Take a look at the following graph. You’ll notice that since the mid 90’s, the market cap of the TSX has tended to trade above GDP for the most part, often getting ahead of GDP by a significant amount before occasionally falling back to roughly the same level of GDP near market bottoms.

This relationship, however, hasn’t always existed. If you now look at the period from 1980 to about 1995, you’ll see a 15 year period where the TSX market cap has generally tended to trade at about the same level as nominal GDP. This is starkly different from the period from 1995-2021 where the value of nominal GDP has tended to serve as a floor to the market cap of the TSX. During this more recent period, Canadian stock market capitalization has almost always traded above nominal GDP, with any pull-back towards GDP being a veritable gift for those looking to increase equity exposure.

Obviously, however, this relationship is only knowable in hindsight. We can see today that over the last 20 stocks have almost always traded above GDP, while falling below nominal GDP only occasionally. But an investor would certainly not have known this in the mid-90’s. To an investor in 1995 using the past 15 years as a baseline, virtually the entire period from 1995-2021 would have been classified as an overvalued market. Someone choosing to sit in cash in 1995 waiting until stocks were significantly discounted based on the valuations of the past 15 years would likely still be waiting to get in the market today. The fact is that over the last 20 years, Canadian stocks have simply become more expensive relative to the past. Investors simply want to hold them despite their higher prices. Why? Perhaps this is due to the low interest environment following the dot-com bubble in which investors were given the incentive to pay higher prices for equities given the low returns offered by cash and other safe assets. Whatever the reason, investors have simply become more willing to pay higher prices for stocks today than they were in the 80’s and early-90’s, but you would have never known that sitting hunkered down in cash in 1995.

And what about today? The TSX market cap-to-GDP ratio is high on a historical basis. Does this mean one shouldn’t buy equities? What’s the point of making forecasts, after all, if they aren’t going to help you align your equity allocations with expected returns?  My answer: equity-market forecasts definitely should be used to baseline your return expectations, but you need to temper your faith in them. After all, it’s helpful to know that you’re likely going to get a sub-5% equity return over the next 10 years rather than the historical long-term return of 10% for the purpose of financial planning. But that doesn’t mean it’s written in stone. There’s no reason that future TSX valuations have to revert to the average valuations of the last 20 years. Just like there’s no reason that valuations over the last 20 years needed to revert back to the average valuation from 1980-1995.

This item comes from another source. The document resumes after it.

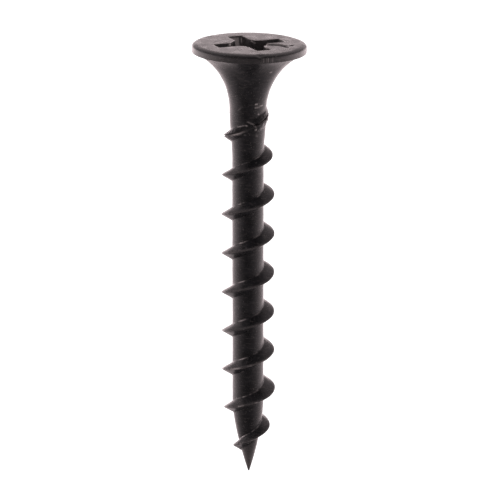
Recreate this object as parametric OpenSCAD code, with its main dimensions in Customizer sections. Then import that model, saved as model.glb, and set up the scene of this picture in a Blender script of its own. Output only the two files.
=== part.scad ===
// Bugle-head wood screw with a cross recess, a single coarse right-hand thread and a sharp
// point. It is one piece of steel, divided here into its five regions: head, shank, core,
// thread and point. The origin is the centre of the flat head face, +Z points out of the
// head along the screw's axis, and the tip is at the bottom.

/* [Size] */
// Length from the flat head face to the tip
screw_l = 31; // [24:0.5:45]
// Diameter of the core between the threads
core_d = 2.15; // [2:0.05:2.3]
// Diameter of the plain shank under the head
shank_d = 2.48; // [2.35:0.02:2.6]
// Length of the plain shank, which narrows to the core
shank_l = 3.3; // [2.5:0.1:4]
// Length of the tapered point
point_l = 5.3; // [4.5:0.1:6.5]

/* [Head] */
// Diameter of the head
head_d = 7.88; // [7.6:0.02:8.4]
// Height of the head, rim and bugle together
head_h = 4.7; // [4.4:0.1:5.2]
// Height of the straight rim
rim_h = 0.58; // [0.4:0.02:0.8]
// Radius of the rounded upper edge of the rim
rim_round = 0.25; // [0.1:0.05:0.3]

/* [Cross recess] */
// Distance across opposite wings at the head face
recess_m = 5; // [4.8:0.05:5.2]
// Distance across the wings at the recess floor
recess_g = 2.29; // [2.2:0.01:2.35]
// Width of a wing at the head face
wing_w = 1.05; // [0.9:0.05:1.15]
// Distance between opposite ridges at the head face
ridge_d = 2.05; // [1.9:0.05:2.2]
// Angle of the wings about the screw's axis, in degrees
recess_turn = 24.5; // [0:0.5:89.5]

/* [Thread] */
// Diameter over the thread crests
thread_d = 3.66; // [3.4:0.02:3.9]
// Advance in one turn
pitch = 2.82; // [2.5:0.02:3]
// Width of the thread where it meets the core
thread_root_w = 0.94; // [0.8:0.02:1.1]
// Width of the flat on the crest
crest_w = 0.04; // [0.02:0.01:0.1]
// Plain length between the bugle and the start of the thread
thread_gap = 0; // [0:0.1:1]
// Length over which the thread rises to its full height
rise_l = 6.2; // [4:0.2:8]
// Length left without thread at the tip
bare_tip_l = 1.1; // [0.8:0.05:1.5]
// Direction of a crest 0.85 pitches below the head face, in degrees
thread_turn = 180; // [0:5:355]

/* [Hidden] */
$fn = 96;
eps = 0.01;
core_r = core_d / 2;
shank_r = shank_d / 2;
head_r = head_d / 2;
core_top = head_h + shank_l;
point_top = screw_l - point_l;
tip_r = 0.05;
point_power = 1.6;
point_bands = 16;
rim_bands = 6;

// The bugle is an arc tangent to the shank that ends at the rim's lower edge
bugle_out = head_r - shank_r;
bugle_up = head_h - rim_h;
bugle_r = (bugle_out * bugle_out + bugle_up * bugle_up) / (2 * bugle_out);

wing_tip_slope = tan(26.5);
wing_draft = tan(5.75);
ridge_draft = tan(7);
floor_slope = 1 / tan(28);
facet_turn = 25;
recess_h = (recess_m - recess_g) / 2 / wing_tip_slope;
recess_lip = 0.5;
facet_d = ridge_d * cos(45 - facet_turn);
floor_r = facet_d / 2 - ridge_draft * recess_h - 3 * eps;
floor_h = floor_r / floor_slope;

steps_per_turn = 36;
thread_h = (thread_d - core_d) / 2;
thread_top = head_h + thread_gap;
thread_bottom = screw_l - bare_tip_l;
thread_steps = ceil((thread_bottom - thread_top) / pitch * steps_per_turn);
first_crest = 0.3 * pitch;
start_h = 0.03;
rise_power = 0.55;
fade_power = 0.3;
seat_ratio = 1 / cos(180 / steps_per_turn);

// Radius of the point at a share s of its length, 0 at the top and 1 at the tip
function point_r(s) = tip_r + (core_r - tip_r) * (1 - pow(s, point_power));

// Radius of the body under the thread, at a depth below the head face
function body_r(depth) =
    depth < core_top
        ? core_r + (shank_r - core_r) * min(1, (core_top - depth) / shank_l)
    : depth < point_top
        ? core_r
    : point_r(min(1, (depth - point_top) / point_l));

// Height of the crest over the body: it rises below the shank and dies away on the point
function rise(depth) = pow(sin(90 * min(1, (depth - thread_top) / rise_l)), rise_power);
function fade(depth) =
    pow(1 - max(0, depth - point_top) / (thread_bottom + eps - point_top), fade_power);
function crest_h(depth) = start_h + (thread_h - start_h) * rise(depth) * fade(depth);

// One corner of the thread's section: a depth, an offset along the axis and a height
function thread_corner(depth, offset, h) =
    let (turn = thread_turn - 360 * (depth - first_crest) / pitch)
    let (r = body_r(depth + offset) * seat_ratio + h)
    [r * cos(turn), r * sin(turn), -depth - offset];

// The four corners of the section, which narrows in step with its height
function thread_section(depth) =
    let (h = crest_h(depth))
    let (root = crest_w / 2 + (thread_root_w - crest_w) / 2 * h / thread_h)
    [
        thread_corner(depth, root, 0),
        thread_corner(depth, crest_w / 2, h),
        thread_corner(depth, -crest_w / 2, h),
        thread_corner(depth, -root, 0)
    ];

// Quarter of the rim's upper edge, from the face to the side
function rim_arc(n) = [
    for (i = [0:n])
        let (a = 90 - 90 * i / n)
        [head_r - rim_round * (1 - cos(a)), -rim_round * (1 - sin(a))]
];

module steel() {
    color([0.16, 0.15, 0.15]) children();
}

// Long bar with sides that draw in with depth, from its width at the head face
module drafted_bar(top_w, draft) {
    top = top_w / 2 + draft * recess_lip;
    bottom = top_w / 2 - draft * recess_h;
    rotate([90, 0, 0])
        linear_extrude(height = head_d, center = true)
            polygon([
                [-top, recess_lip],
                [-bottom, -recess_h],
                [bottom, -recess_h],
                [top, recess_lip]
            ]);
}

// Cone that the four wing tips follow
module wing_tip_cone() {
    translate([0, 0, -recess_h])
        cylinder(
            h = recess_h + recess_lip,
            r1 = recess_g / 2,
            r2 = recess_m / 2 + wing_tip_slope * recess_lip
        );
}

// Middle of the recess, with a blunt ridge between each pair of wings
module recess_middle() {
    intersection_for (a = [facet_turn, 90 - facet_turn, 90 + facet_turn, -facet_turn])
        rotate(a)
            drafted_bar(facet_d, ridge_draft);
}

// Cross recess, cut by a number 2 driver
module recess() {
    rotate(recess_turn) {
        intersection() {
            union() {
                drafted_bar(wing_w, wing_draft);
                rotate(90)
                    drafted_bar(wing_w, wing_draft);
                recess_middle();
            }
            wing_tip_cone();
        }
    }
    translate([0, 0, -recess_h - floor_h])
        cylinder(h = floor_h + eps, r1 = 0, r2 = floor_r);
}

module head() {
    steel()
        difference() {
            rotate_extrude()
                difference() {
                    polygon(concat(
                        [[0, 0]],
                        rim_arc(rim_bands),
                        [[head_r, -head_h], [0, -head_h]]
                    ));
                    translate([shank_r + bugle_r, -head_h])
                        circle(r = bugle_r);
                }
            recess();
        }
}

module shank() {
    steel()
        translate([0, 0, -core_top])
            cylinder(h = shank_l, r1 = core_r, r2 = shank_r);
}

module core() {
    steel()
        translate([0, 0, -point_top])
            cylinder(h = point_top - core_top, r = core_r);
}

module thread() {
    n = thread_steps;
    depths = [for (i = [0:n]) thread_top + (thread_bottom - thread_top) * i / n];
    sections = [for (d = depths) each thread_section(d)];
    sides = [
        for (i = [0:n - 1], k = [0:3])
            let (a = 4 * i + k, b = 4 * i + (k + 1) % 4)
            each [[a, a + 4, b + 4], [a, b + 4, b]]
    ];
    ends = [[0, 1, 2, 3], [4 * n + 3, 4 * n + 2, 4 * n + 1, 4 * n]];
    steel()
        polyhedron(points = sections, faces = concat(sides, ends), convexity = 10);
}

module point() {
    steel()
        rotate_extrude()
            polygon(concat(
                [[0, -point_top]],
                [
                    for (i = [0:point_bands])
                        let (s = i / point_bands)
                        [point_r(s), -point_top - point_l * s]
                ],
                [[0, -screw_l]]
            ));
}

head();
shank();
core();
thread();
point();
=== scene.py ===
"""Looks for a black phosphate-coated bugle-head wood screw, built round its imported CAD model.

Lengths are in millimetres, in the CAD model's own frame: the origin is the centre of the flat
head face, +Z points out of the head and the tip is at the bottom. The front is towards -Y.
Meshes are scaled to metres as they are made.
"""

import bpy
import numpy as np
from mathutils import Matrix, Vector


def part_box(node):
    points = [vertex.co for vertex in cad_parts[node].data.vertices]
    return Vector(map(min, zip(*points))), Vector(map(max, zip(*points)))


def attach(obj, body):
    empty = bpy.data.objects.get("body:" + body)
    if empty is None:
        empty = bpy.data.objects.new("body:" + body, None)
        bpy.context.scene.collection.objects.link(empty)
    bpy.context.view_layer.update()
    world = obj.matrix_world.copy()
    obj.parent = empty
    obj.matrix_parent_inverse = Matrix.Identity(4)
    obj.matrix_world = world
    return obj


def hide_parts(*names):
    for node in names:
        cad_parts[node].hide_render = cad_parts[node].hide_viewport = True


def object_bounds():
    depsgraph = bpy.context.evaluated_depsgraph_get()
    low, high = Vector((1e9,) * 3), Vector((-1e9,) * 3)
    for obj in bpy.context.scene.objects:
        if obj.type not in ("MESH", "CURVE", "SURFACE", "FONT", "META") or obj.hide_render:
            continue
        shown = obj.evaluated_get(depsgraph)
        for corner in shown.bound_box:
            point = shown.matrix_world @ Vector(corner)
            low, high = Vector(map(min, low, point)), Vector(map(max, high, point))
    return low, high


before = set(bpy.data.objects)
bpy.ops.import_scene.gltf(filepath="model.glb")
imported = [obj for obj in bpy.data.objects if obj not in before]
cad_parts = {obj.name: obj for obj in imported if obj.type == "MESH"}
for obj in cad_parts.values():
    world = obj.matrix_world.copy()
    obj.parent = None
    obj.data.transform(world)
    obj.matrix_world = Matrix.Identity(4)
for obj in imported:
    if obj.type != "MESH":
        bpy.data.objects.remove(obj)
cad_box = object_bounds()

MM = 0.001


def node_box(name):
    """Lowest and highest corner of a CAD node, in millimetres."""
    lo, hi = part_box(name)
    return np.array(lo) / MM, np.array(hi) / MM


# ---------------------------------------------------------------- sizes

HEAD_R = node_box("head")[1][0]
NECK_Z = node_box("head")[0][2]
SHANK_R = node_box("shank")[1][0]
CORE_TOP = node_box("shank")[0][2]
CORE_R = node_box("core")[1][0]
POINT_TOP = node_box("core")[0][2]
TIP_Z = node_box("point")[0][2]

# The head. The rim's upper edge is a quarter of an ellipse that starts at a slight crease
RIM_R = HEAD_R + 0.01
RIM_H = 0.62
RIM_EDGE_OUT = 0.35
RIM_EDGE_DOWN = 0.2
RIM_CREASE = np.radians(10)
RIM_FOOT = 0.04
FACE_R = RIM_R - RIM_EDGE_OUT
FACE_FALL = 0.02
BUGLE_R = 4.62

# A cold-formed head sits a little off the shank's axis and a little askew, and the pinched
# point is a little bent
HEAD_SHIFT = 0.1
HEAD_TILT = np.radians(0.6)
HEAD_LEAN = np.radians(0.5)
ASKEW_FROM = -4.9
ASKEW_TO = -0.4
POINT_SHIFT = 0.05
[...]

It’s not inconsistent to forecast future 10-year equity returns delivering about 2% a year after inflation but still being invested in stocks. Given a negative real return in cash and bonds, equities perhaps aren’t the raw deal they’re being made out to be. And the bottom line is that valuations do change over time. They’re not static. Markets change, and so do investors. I’m certainly willing to concede that current valuations don’t necessarily need to mean revert to the average valuations of the last 20 years. Maybe they stay right where they are, or even increase and provide a tailwind to future returns. Who knows? Not you, and certainly not me. This is why you need to be cautious of overzealous bear forecasts based on the assumption of mean reverting valuations, lest you find yourself sitting in 100% cash during a barn-burning equity bull market.

This isn’t to say that the bears are wrong, or that I don’t think markets are over-ripe and set for some sort of correction. I can certainly see the argument that markets are getting ahead of themselves – I actually tend to lean with the bears on this one. But I also think that it’s possible that average valuations may simply be permanently higher going forward, and I’m not so confident in my model to discount this fact entirely. So are stocks expensive? Yes. Should you own them anyways? Probably.